Another playwright, whom I’ll call Dana Scully, also has tried to make the actors’ jobs a bit more challenging.

“I put a lot of things that are hard to do—go make out with him, go sing with them. I wouldn’t feel comfortable doing that! But Philly actors are up for it,” Agent Scully says.

But the playwrights have their own challenges as well, according to Agent Scully.

“You have to drop what you feel like doing, and deal with what is,” says Agent Scully. “You have to say ‘yes, and . . .’ to the givens that you’re given, and respond creatively to both Vanya and Twelfth Night.”

After the drafts of the script were complete, Agent Scully says that Carol, the director, had some problems with its lack of dramatic action.

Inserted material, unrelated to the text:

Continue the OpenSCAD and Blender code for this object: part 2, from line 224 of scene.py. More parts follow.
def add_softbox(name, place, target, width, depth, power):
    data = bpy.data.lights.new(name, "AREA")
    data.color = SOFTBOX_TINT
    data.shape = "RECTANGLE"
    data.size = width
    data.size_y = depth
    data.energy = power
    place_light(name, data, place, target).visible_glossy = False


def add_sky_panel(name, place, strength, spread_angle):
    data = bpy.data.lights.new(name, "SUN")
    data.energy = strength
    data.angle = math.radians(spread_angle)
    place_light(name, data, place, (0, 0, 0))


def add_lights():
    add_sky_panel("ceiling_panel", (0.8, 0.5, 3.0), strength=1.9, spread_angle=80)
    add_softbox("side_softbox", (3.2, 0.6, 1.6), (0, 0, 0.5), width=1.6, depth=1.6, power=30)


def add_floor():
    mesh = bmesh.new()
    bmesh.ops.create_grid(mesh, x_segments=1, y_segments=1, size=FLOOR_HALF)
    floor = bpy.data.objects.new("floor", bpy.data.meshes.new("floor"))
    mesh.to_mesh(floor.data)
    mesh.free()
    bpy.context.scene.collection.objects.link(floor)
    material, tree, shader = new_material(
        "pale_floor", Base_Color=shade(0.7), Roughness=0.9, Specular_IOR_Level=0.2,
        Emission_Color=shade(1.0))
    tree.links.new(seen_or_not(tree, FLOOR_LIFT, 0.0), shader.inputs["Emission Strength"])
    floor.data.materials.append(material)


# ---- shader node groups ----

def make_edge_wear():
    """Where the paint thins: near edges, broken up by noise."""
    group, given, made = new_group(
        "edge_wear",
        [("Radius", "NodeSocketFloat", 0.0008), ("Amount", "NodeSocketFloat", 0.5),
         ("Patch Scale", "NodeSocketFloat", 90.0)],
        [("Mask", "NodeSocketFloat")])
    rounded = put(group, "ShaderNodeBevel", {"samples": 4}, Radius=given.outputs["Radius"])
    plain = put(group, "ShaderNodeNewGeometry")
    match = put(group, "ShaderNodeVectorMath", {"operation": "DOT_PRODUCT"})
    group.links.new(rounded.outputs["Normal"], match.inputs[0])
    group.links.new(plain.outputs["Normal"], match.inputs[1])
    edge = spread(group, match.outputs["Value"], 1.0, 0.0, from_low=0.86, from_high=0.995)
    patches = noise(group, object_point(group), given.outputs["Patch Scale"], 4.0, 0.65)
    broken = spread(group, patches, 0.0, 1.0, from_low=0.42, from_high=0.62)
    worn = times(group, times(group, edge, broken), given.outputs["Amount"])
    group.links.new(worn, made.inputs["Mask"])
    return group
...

“The director wanted less of a surreal journey,” says Agent Scully.

For her part, Carol says she got a little lost on the way through the first draft, trying to find the through line for each character.

“There not a lot of subtext in the play,” Carol says, “so the objectives are at the forefront of what they’re doing. The interpretation is going to be found in what actors give [the characters]. There may not be a lot of subtext, but we’re playing with characterization.

“The only background info is the plays themselves,” she says, “and everybody looks at those characters differently.”

The intersecting worlds of Uncle Vanya and Twelfth Night may not be quite as odd as it seems at first blush.

“I was really interested in where these characters are yearning for slightly similar things. Using real text from Twelfth Night, and a character from Uncle Vanya falls in love with [a character from the other play],” Agent Scully says.

“The themes of misdirected love are big there,” Richard says. “What if Uncle Vanya and Viola meet? What does that look like?”

“There are so many characters that love the wrong person in these plays,” Agent Scully says. “Just the act of wanting something you can’t have, on stage with somebody who wants that too, can create a kind of harmony.”

Anonymous Theatre, a fundraiser for the Philadelphia Dramatists Center, reveals its secrets tonight for one night only at the Wilma Theater, 265 South Broad Street. 7:30 pm, $16 in advance at www.pdc1.org or $20 at the door.